Are They Out There?

Parade Magazine/December 9, 2007

By David H. Levy

It may have been the most unusual question to come up at a Presidential debate. When moderator Tim Russert asked Democratic candidate Rep. Dennis J. Kucinich if he'd ever seen a UFO, the Ohio Congressman didn't hesitate. "I did," he replied. While this led to much amusement in the media, it also prompts a more serious look at the phenomenon of Unidentified Flying Objects.

Humans have long asked: Are we alone? Has our planet ever been visited by others? Among those committed to the search for evidence of life beyond Earth are the scientists at the SETI (Search for Extraterrestrial Intelligence) Institute. Thanks to a huge donation from Paul Allen, the co-founder of Microsoft, SETI-in partnership with the University of California at Berkeley-is building a network of radio telescopes near Hat Creek in Northern California. Known as the Allen Telescope Array, its purpose is to pick up signals from space.

Currently, there are 42 telescopes in place. In 2010, when the Allen array is completed, 350 telescopes will scan the stars as far as 1000 light-years away. (They will not be looking for visiting craft, just radio signals.) These individual telescopes will be searching different regions of the sky, but they can be combined into one giant telescope if needed to confirm someone's call from the darkness of space.

Sightings of UFOs have occurred since biblical times. Renaissance artwork includes visions of strange flying objects in the sky. Many modern-day sightings are on record, and some remain mysteries to this day.

Some sightings are not easily dismissed. Years ago, the late Clyde Tombaugh, the man who discovered Pluto, observed green fireballs in the sky. Unlike the ordinary greenish fireballs that occasionally brighten the night, these appeared as a group and seemed to speed up during their flight through the sky.

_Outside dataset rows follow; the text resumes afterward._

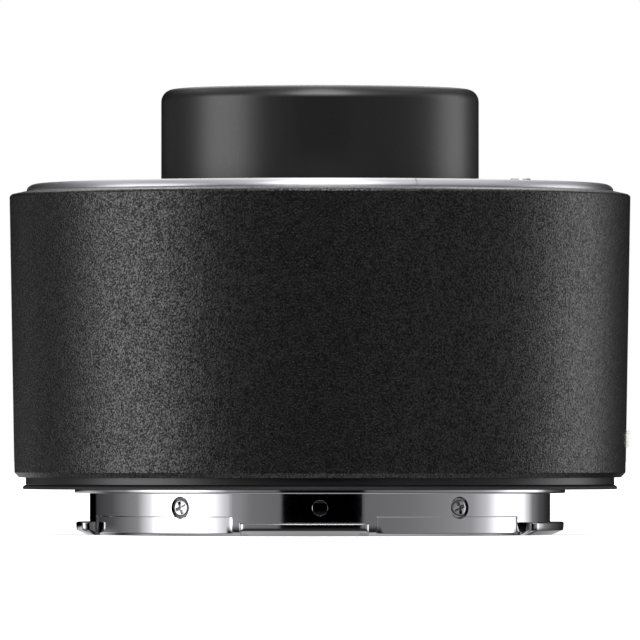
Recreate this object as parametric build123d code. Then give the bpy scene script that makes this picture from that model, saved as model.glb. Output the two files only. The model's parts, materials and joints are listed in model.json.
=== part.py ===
from build123d import *
import math
import os

# Camera teleconverter. Lengths are in millimetres and angles in degrees.
# Z is the optical axis and points to the lens; the origin lies on it in the plane of the rear seat.
# Angles round the axis are counted from the front of the body (-Y), towards the right (+X).

quarter_turn = 90
full_turn = 360
overrun = 1.0            # how far a cutting tool runs past what it cuts
cement_gap = 0.01        # layer between cemented glasses
screw_gap = 0.02         # play round a screw's shaft in the hole that it is driven into
slip_gap = 0.05          # radial play of a piece that slides or seats in another
assembly_gap = 0.1       # play between fixed pieces that are put together by hand
shaft_gap = 0.15         # play round a screw's shaft in the piece that it clamps

# Main sizes
flange_distance = 33.8  # from the rear seat to the front seat
body_radius = 34.0
body_taper = 0.54
body_foot_height = 1.72
nose_radius = 17.39
nose_top = 44.19

# Outer barrel
shell_wall = 1.7
shell_chamfer = 0.52
mouth_bevel_height = 0.34
rim_bevel_width = 0.28
rim_bevel_height = 0.21
rim_round = 0.26
mouth_drop = 0.78
lip_thickness = 0.76
lip_taper = 0.85
foot_lip_thickness = 0.76

# Front mount ring
rim_width = 1.88
ring_flange_thickness = 1.78
ring_round_width = 1.24
ring_round_height = 0.61
claw_reach = 1.51
claw_thickness = 3.01
skirt_gap = 0.09
skirt_wall = 0.33
throat_chamfer = 0.189
mount_turn = 40.0        # turn that locks a lens
lug_side_play = 1.2      # degrees on each side of a lug
mount_screw_count = 4
mount_screw_start = 70.0
front_screw_circle = 29.28
front_screw_head = 1.42
front_screw_head_depth = 0.85
front_screw_shaft = 0.76
front_screw_length = 4.91

# Leaf springs that draw a lens home
leaf_thickness = 0.24
leaf_set_back = 0.37
leaf_span = 24.0
leaf_rivet_radius = 0.33
leaf_rivet_inset = 0.76
leaf_rivet_depth = 0.85
leaf_rivet_angle = 9.0

# Rear bayonet
bayonet_radius = 25.2
bayonet_wall = 2.34
bayonet_depth = 4.54
bayonet_chamfer = 0.38
land_width = 1.65
land_height = 0.43
land_round = 0.161
rear_flange_top = 2.08
lug_reach = 1.5
lug_side_height = 0.89
lug_cone_height = 0.54
lug_foot_reach = 0.25
lug_end_round = 0.28
lug_angles = [(-19.4, 11.7), (61.0, 95.0), (150.0, 185.0), (250.0, 285.0)]
pocket_depth = 0.113
pocket_top = 2.49
pocket_angles = [(13.9, 58.0), (98.0, 146.0), (188.0, 247.0), (282.5, 338.1)]
rear_screw_circle = 28.71
rear_screw_head = 1.32
rear_screw_head_depth = 0.76
rear_screw_shaft = 0.76
rear_screw_length = 4.16
side_screw_angles = [-36.7, 36.7, 180.0]
side_screw_depth = 1.51
side_screw_head = 1.09
side_screw_head_height = 0.52
side_screw_shaft = 0.57
side_screw_tip_gap = 0.04
side_head_sink = 0.076
side_head_ring = 0.113
stop_pin_radius = 0.85
stop_pin_length = 1.61
stop_pin_depth = 1.51

# Lock pin and the lever that draws it in
lock_angle = 130.0
lock_circle = 29.09
lock_pin_radius = 1.18
lock_pin_proud = 1.1
lock_pin_round = 0.28
lock_travel = 1.89
lock_shoulder_radius = 1.46
lock_shoulder_height = 7.93
lock_tail_radius = 0.66
lock_tail_length = 4.72
lock_hole_radius = 1.28
pocket_floor_height = 17.0
lock_boss_radius = 2.46
lock_boss_foot = 13.22
lock_spring_mean = 0.99
lock_spring_wire = 0.132
lock_spring_turns = 9
peg_radius = 0.47
peg_height = 27.96
peg_slot_gap = 0.12
lever_turn = 7.0
lever_plate_width = 1.04
lever_shell_gap = 0.28
lever_plate_foot = 24.84
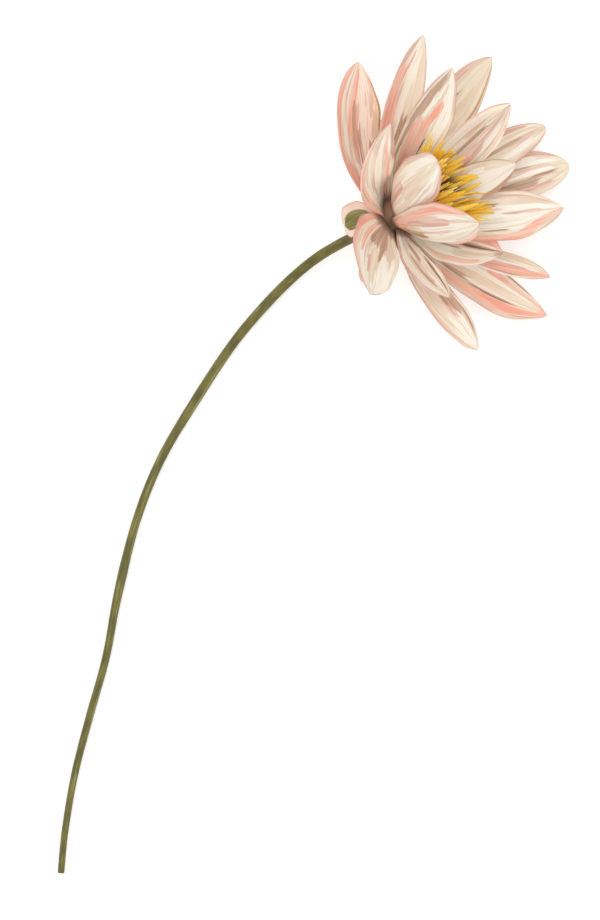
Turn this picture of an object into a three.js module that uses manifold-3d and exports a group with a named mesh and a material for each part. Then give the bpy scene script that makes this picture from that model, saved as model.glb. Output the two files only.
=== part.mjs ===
// A cut water lily lying on its side: one stem that swells into the receptacle, four sepals,
// petals in four rings, a crown of stamens and the pistil that they surround.
// Millimetres, +Z up. The stem and the tips of the lowest petals rest on z = 0.
import * as THREE from "three";
import { mergeVertices } from "three/addons/utils/BufferGeometryUtils.js";
import Module from "manifold-3d";

const wasm = await Module();
wasm.setup();

const rad = THREE.MathUtils.degToRad;

// ---- Driving dimensions ----
const HEAD_AT = new THREE.Vector3(35.5, 107.5, 33); // middle of the receptacle
const HEAD_BEARING = 26; // the flower faces this way in plan, degrees from +X
const HEAD_TILT = 33; // and this far above the surface

// Blades are the sepals and petals.
const BLADE_THICKNESS = 0.8;
const BLADE_COLUMNS = 6; // facets across a blade
const BLADE_ROWS = 10; // facets along it
const ROOT_WIDTH = 6; // of every blade where it leaves the receptacle
const ROLL_DONE_BY = 0.35; // share of its length in which a blade turns about its own midrib
const TIP_HALF_WIDTH = 0.4;
const SPINE_STEPS = 48; // straight steps that make up a blade's curved midrib
const OPENS_EARLY = 0.8; // under 1, a blade leans over sooner along its length
const FLAT_END_CURL = 0.6; // share of its cup that a blade has at its root and tip
const USUAL_WIDEST = 0.55; // share of its length at which a blade is widest
const USUAL_POINT = 0.8; // 1 for a sharp tip, 0.5 for a round one
const TINY = 1e-3;

// The rings of parts round the receptacle, from the stem to the face: where each ring leaves it
// (height along the head's axis and radius there), and its blades, which are named in this order.
// round is a blade's place round the head, 0 level to the left of the face and 90 on the upper
// side. open is how far it leans out from the head's axis at its root and at its tip. cup is the
// half angle that its section curls through, in radians. roll turns it about its midrib, sway
// bends it sideways, widest is where along it it is widest, and lift shifts its root.
const RINGS = {
  sepal: {
    height: -3.6,
    radius: 6.4,
    blades: [
      {
        round: 58, open: [120, 202], length: 16.5, width: 17, cup: 0.7,
        sway: 20, point: 0.6, lift: -0.9,
      },
      { round: 139, open: [118, 130], length: 25, width: 16, cup: 0.5, lift: -0.6 },
      { round: 201, open: [102, 82], length: 46, width: 18, cup: 0.5 },
      { round: 326, open: [102, 66], length: 46, width: 20, cup: 0.5 },
    ],
  },
  outer: {
    height: -1.6,
    radius: 7,
    blades: [
      {
        round: 17, open: [99, 45], length: 68, width: 41, cup: 0.58,
        sway: -34, widest: 0.58, lift: -1,
      },
      {
        round: 179, open: [95.5, 68], length: 65, width: 29, cup: 0.5,
        sway: 5, widest: 0.66, lift: -0.6,
      },
      {
        round: 214, open: [91.5, 60.5], length: 83, width: 28, cup: 0.5,
        roll: 5, sway: 4, widest: 0.57, lift: 0.8,
      },
      { round: 266, open: [72, 42], length: 56, width: 18, cup: 0.5, lift: -0.8 },
      {
        round: 350, open: [74, 36], length: 78, width: 32, cup: 0.6,
        roll: 6, sway: -12, widest: 0.6, lift: 0.3,
      },
    ],
  },
  second: {
    height: 0.6,
    radius: 7.2,
    blades: [
      {
        round: 48, open: [80, 20], length: 58.5, width: 23, cup: 0.85,
        roll: -43, sway: -7, widest: 0.5, rootWidth: 7,
      },
      {
        round: 107, open: [103, 69], length: 57, width: 32, cup: 0.6,
        sway: 24, widest: 0.42, rootWidth: 11, lift: -1,
      },
      {
        round: 164, open: [94, 50], length: 43, width: 16, cup: 0.6,
        roll: 27, sway: -2, lift: 0.9,
      },
      {
        round: 213, open: [77, 40], length: 71, width: 29, cup: 0.5,
        roll: -20, sway: -1, widest: 0.72, lift: 0.4,
      },
      {
        round: 261.5, open: [57, 47], length: 86, width: 23, cup: 0.5,
        roll: -12, sway: -2, widest: 0.75, point: 0.6, lift: -0.6,
      },
      {
        round: 310, open: [72, 44.8], length: 86.5, width: 27.5, cup: 0.44,
        roll: 18, sway: -9, widest: 0.69, lift: -0.4,
      },
    ],
  },
  third: {
    height: 2.8,
    radius: 7,
    blades: [
      {
        round: 359, open: [48, 25], length: 67, width: 32, cup: 0.7,
        roll: -14, sway: -6, lift: 1.1,
      },
      { round: 124, open: [46, 19], length: 62, width: 24, cup: 0.78, roll: -18, sway: 3 },
      {
        round: 206, open: [65, 40], length: 45, width: 32, cup: 0.4,
        roll: 5, sway: 9, widest: 0.43, lift: 0.6,
      },
      {
        round: 276, open: [55, 46.5], length: 81, width: 18, cup: 0.5,
        roll: -22, sway: 1, widest: 0.7, point: 0.65, lift: -1,
      },
      {
        round: 296, open: [45, 30], length: 67, width: 24, cup: 0.5,
        roll: 13, sway: 6, widest: 0.64, lift: 0.4,
      },
    ],
  },
  inner: {
    height: 5,
    radius: 6.2,
    blades: [
      {
        round: 73, open: [47, 12], length: 48.5, width: 25, cup: 0.68,
        roll: 20, sway: -9, widest: 0.52, point: 0.52, rootWidth: 8, lift: 0.3,
      },
      {
        round: 229, open: [52, 38], length: 71, width: 27, cup: 0.4,
        roll: -4, sway: 20, widest: 0.58, lift: -0.7,
      },
      {
        round: 262, open: [34, 41], length: 53, width: 17, cup: 0.5,
        roll: 7, sway: 9, widest: 0.61, lift: 0.9,
      },
      {
        round: 292, open: [33, 36], length: 66, width: 16, cup: 0.6,
        roll: 26, sway: 18, widest: 0.6, lift: -1.2,
      },
    ],
  },
};

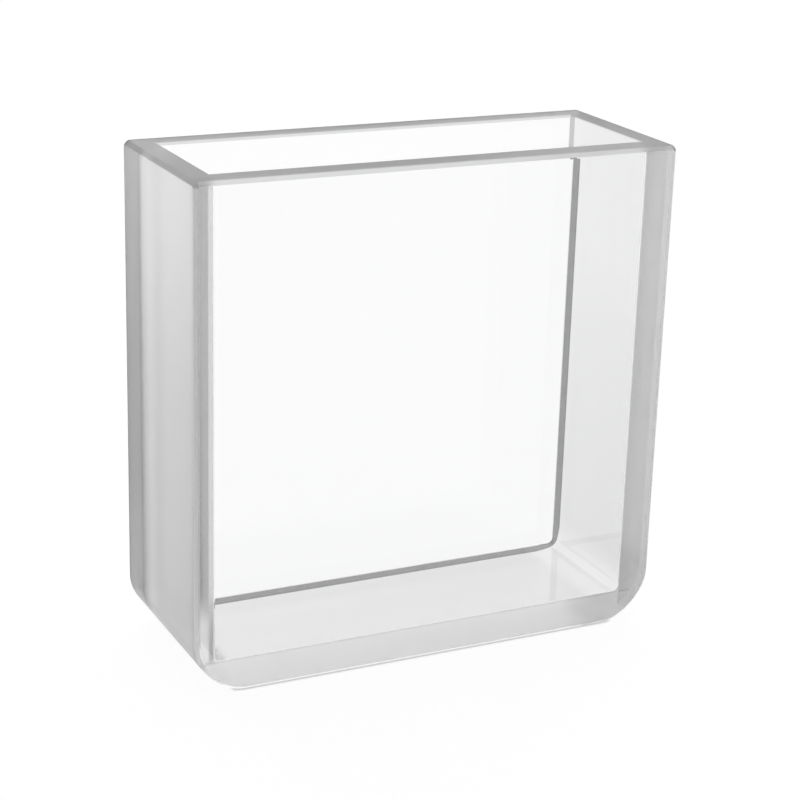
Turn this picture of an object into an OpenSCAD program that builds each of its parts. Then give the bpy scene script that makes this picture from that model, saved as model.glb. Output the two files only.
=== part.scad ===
// Rectangular optical glass cell, open at the top.
// A U-shaped frame is ground outside and polished inside. Two polished windows
// are fused to its front and rear faces and close the sample space.
// Origin: centre of the base. X runs across the windows, Y along the light path, Z up.

/* [Cell] */
// Outer width of the cell, across the windows
cell_width = 36; // [24:1:60]
// Outer height of the cell
cell_height = 36; // [20:1:70]
// Light path, the gap between the two windows
path_length = 10; // [6:0.5:30]

/* [Walls] */
// Thickness of each window
window_thickness = 2; // [1:0.1:4]
// Thickness of the frame's side walls
side_thickness = 1.8; // [1:0.1:4]
// Thickness of the frame's bottom
bottom_thickness = 1.9; // [1:0.1:4]

/* [Corners and edges] */
// Outer radius of the two bottom corners
outer_radius = 3.8; // [1.5:0.1:8]
// Inner radius of the two bottom corners of the sample space
inner_radius = 0.5; // [0.3:0.1:4]
// Leg of the ground bevel on every outer edge
bevel = 0.3; // [0.1:0.05:0.8]

/* [Hidden] */
// Outer depth, through both windows and the path between them
cell_depth = path_length + 2 * window_thickness;
// The sample space ends where the frame's walls begin
space_width = cell_width - 2 * side_thickness;
// Cutters reach this far past the faces that they cut
overcut = 1;
ground_glass = [0.80, 0.82, 0.83];
clear_glass = [0.93, 0.96, 0.98, 0.4];
$fn = 96;

// Upright rectangle that stands on the X axis, with its two lower corners rounded
module round_bottomed(width, height, radius) {
    translate([-width / 2, radius])
        square([width, height - radius]);
    translate([-width / 2 + radius, 0])
        square([width - 2 * radius, height]);
    for (side = [-1, 1])
        translate([side * (width / 2 - radius), radius])
            circle(radius);
}

// Section of a bevel cutter, for a corner at the origin with the solid below and to
// the left of it. Its slope takes one bevel leg off each of the corner's two faces.
module bevel_section() {
    polygon([
        [-bevel - overcut, overcut],
        [overcut, -bevel - overcut],
        [overcut, overcut]
    ]);
}

// Cutter for a straight edge along Z between a face towards +X and one towards +Y
module edge_cutter(length) {
    linear_extrude(length, center = true)
        bevel_section();
}

// Cutter for the bevel round one face's U: both sides, the bottom and its two
// rounded corners, for the front face
module face_edge_cutter() {
    corner_x = cell_width / 2 - outer_radius;
    upright = cell_height - outer_radius + overcut;
    translate([0, -cell_depth / 2, 0]) {
        for (side = [0, 1])
            mirror([side, 0, 0]) {
                translate([cell_width / 2, 0, outer_radius + upright / 2])
                    rotate([0, 0, -90])
                        edge_cutter(upright);
                translate([corner_x, 0, outer_radius])
                    rotate([90, 0, 0])
                        rotate([0, 0, -90])
                            rotate_extrude(angle = 90)
                                translate([outer_radius, 0])
                                    bevel_section();
            }
        rotate([180, 90, 0])
            edge_cutter(2 * corner_x);
    }
}

// Cutter for the four edges round the rim
module rim_edge_cutter() {
    for (turn = [0, 180])
        rotate([0, 0, turn]) {
            translate([0, cell_depth / 2, cell_height])
                rotate([0, -90, 0])
                    edge_cutter(cell_width + 2 * overcut);
            translate([cell_width / 2, 0, cell_height])
                rotate([90, 0, 0])
                    edge_cutter(cell_depth + 2 * overcut);
        }
}

// The whole cell's outer form, with every outer edge bevelled
module envelope() {
    difference() {
        rotate([90, 0, 0])
            linear_extrude(cell_depth, center = true)
                round_bottomed(cell_width, cell_height, outer_radius);
        for (face = [0, 1])
            mirror([0, face, 0])
                face_edge_cutter();
        rim_edge_cutter();
    }
}

// Layer of the envelope between two depths, from its front side to its rear side
module layer(front_y, rear_y) {
    reach = cell_width + cell_height;
    intersection() {
        envelope();
        translate([-reach / 2, front_y, -overcut])
            cube([reach, rear_y - front_y, reach]);
    }
}

// U-shaped body: two side walls and the bottom, open at the top, front and rear
module frame() {
    color(ground_glass)
        difference() {
            layer(-path_length / 2, path_length / 2);
            translate([0, 0, bottom_thickness])
                rotate([90, 0, 0])
                    linear_extrude(path_length + 2 * overcut, center = true)
                        round_bottomed(space_width, cell_height, inner_radius);
        }
}

// Polished plate that closes the front of the frame
module front_window() {
    color(clear_glass)
        layer(-cell_depth / 2, -path_length / 2);
}

// Polished plate that closes the rear of the frame
module rear_window() {
    color(clear_glass)
        layer(path_length / 2, cell_depth / 2);
}

frame();
front_window();
rear_window();
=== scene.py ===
"""Optical glass cell: polished windows on a U-shaped ground frame, as one fused piece.

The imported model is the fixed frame. The body is one solid of glass, because light passes
through its joints. The joints themselves show as thin films, the bonds, inside the glass.
"""

import math

import bpy
from bpy.props import FloatProperty, FloatVectorProperty, IntProperty, PointerProperty
from mathutils import Matrix, Vector


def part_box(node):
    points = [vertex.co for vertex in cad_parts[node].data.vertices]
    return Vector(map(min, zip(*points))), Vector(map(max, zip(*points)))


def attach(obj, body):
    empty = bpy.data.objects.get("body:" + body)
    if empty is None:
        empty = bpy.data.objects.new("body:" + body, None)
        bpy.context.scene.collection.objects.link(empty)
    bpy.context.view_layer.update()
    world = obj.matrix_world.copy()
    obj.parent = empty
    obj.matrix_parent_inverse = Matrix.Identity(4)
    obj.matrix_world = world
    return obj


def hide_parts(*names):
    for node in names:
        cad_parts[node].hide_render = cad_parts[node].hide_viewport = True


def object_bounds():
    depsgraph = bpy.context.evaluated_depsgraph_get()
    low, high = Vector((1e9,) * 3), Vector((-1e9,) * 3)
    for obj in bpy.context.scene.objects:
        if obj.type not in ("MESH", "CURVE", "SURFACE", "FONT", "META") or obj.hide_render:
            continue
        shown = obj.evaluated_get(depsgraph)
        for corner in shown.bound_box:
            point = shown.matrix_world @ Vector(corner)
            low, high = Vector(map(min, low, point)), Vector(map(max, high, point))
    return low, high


bl_info = {
    "name": "Glass Cell Workshop",
    "version": (1, 0, 0),
    "blender": (4, 5, 0),
    "location": "3D View > Sidebar > Glass Cell",
    "description": "Builds a fused optical glass cell, its bond lines and a plain studio",
    "category": "Object",
}

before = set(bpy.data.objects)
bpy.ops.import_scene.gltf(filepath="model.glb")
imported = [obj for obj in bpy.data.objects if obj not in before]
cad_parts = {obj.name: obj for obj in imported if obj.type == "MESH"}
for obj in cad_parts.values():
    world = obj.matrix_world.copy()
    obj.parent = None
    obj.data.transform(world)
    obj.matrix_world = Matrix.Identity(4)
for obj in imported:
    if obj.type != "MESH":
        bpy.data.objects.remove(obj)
CAD_LOW, CAD_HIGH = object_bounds()
FRAME_LOW, FRAME_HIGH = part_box("frame")
FRONT_LOW, FRONT_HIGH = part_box("front_window")
REAR_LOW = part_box("rear_window")[0]
MM = 0.001
SMALL = 0.02 * MM  # clearance that tells one face from the next
FLAT = 0.002 * MM  # the most by which points on one flat face differ
WELD = 0.0005 * MM  # points closer than this become one
GRIND_DEPTH = 0.004 * MM  # depth of the relief on ground faces


def cavity_walls():
    """Side and floor thickness and inner corner radius, read from the frame's own corners."""
    corners = [vertex.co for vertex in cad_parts["frame"].data.vertices]
    rim = [point for point in corners if point.z > FRAME_HIGH.z - SMALL]
    half_opening = min(abs(point.x) for point in rim)
    inner = [point for point in corners if abs(point.x) < half_opening + SMALL]
    # The underside lies between the walls too, and is left out
    raised = [point for point in inner if point.z > FRAME_LOW.z + 0.5 * MM]
    floor_top = min(point.z for point in raised)
    flat_end = max(abs(point.x) for point in raised if point.z < floor_top + FLAT)
    return FRAME_HIGH.x - half_opening, floor_top - FRAME_LOW.z, half_opening - flat_end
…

But the more he thought about it, the more skeptical Tombaugh became about his sighting. "Even if they were visiting from a planet circling the nearest star, Alpha Centauri," he once told me, "an almost infinite amount of fuel, as we understand it, would be required to accelerate them from their home to ours. There must be another explanation."

Jack "Triple" Nickel, a retired Air Force fighter pilot, also is a respected astronomer. Early in his career, in the fall of 1973, as he flew at night between clouds over Oklahoma and Texas, a bright light suddenly appeared in front of him. "It was either close by and dim or far away and bright," he recalls. "It lasted about 20 minutes before vanishing." Nickel can't rule out the possibility that the light was the bright star Sirius shining through a break in the clouds, but the sighting was never explained.

Still, most of the strange sights in the night sky are easy to explain - whether it's Venus, the northern lights or even an artificial satellite passing for a UFO. For example, pilot Tom Wideman was flying over California late one night in 1986 when he witnessed "a blazing fireball that crossed our path from right to left, trailing flaming debris before it went out of sight." The next day, Wideman learned that a Russian rocket booster had burned up on re-entry over the Mojave Desert. "It had crossed 20 miles in front of our flight path, close enough to be spectacular." Many scientists, myself included, believe we are probably not alone in our galaxy but that most likely no one has visited us yet. Even if a UFO landed in my backyard, I'd want to have a look inside and meet the occupants before I'd be convinced.

Recently, just before dawn, 11 faint lights appeared in my telescope's field of view. They climbed the sky, slowed, stopped, then started back toward the horizon. I thought about it for a while. Then it hit me: About 300 miles from my Arizona home is White Sands Missile Range, a facility that frequently launches rockets. I must have witnessed a missile launch.

If you hear a UFO story, be skeptical. Ask questions. If someone describes an object that hovers in the sky, motionless, then tears off at twice the speed of sound, ask how it could suddenly move that fast, breaking Newton's law of motion. It has to accelerate to that speed, and the faster it speeds up, the more force is needed. In the meantime, keep watching. Seeing unusual things is just one reason to look up at the night sky, eagerly and passionately, and wonder.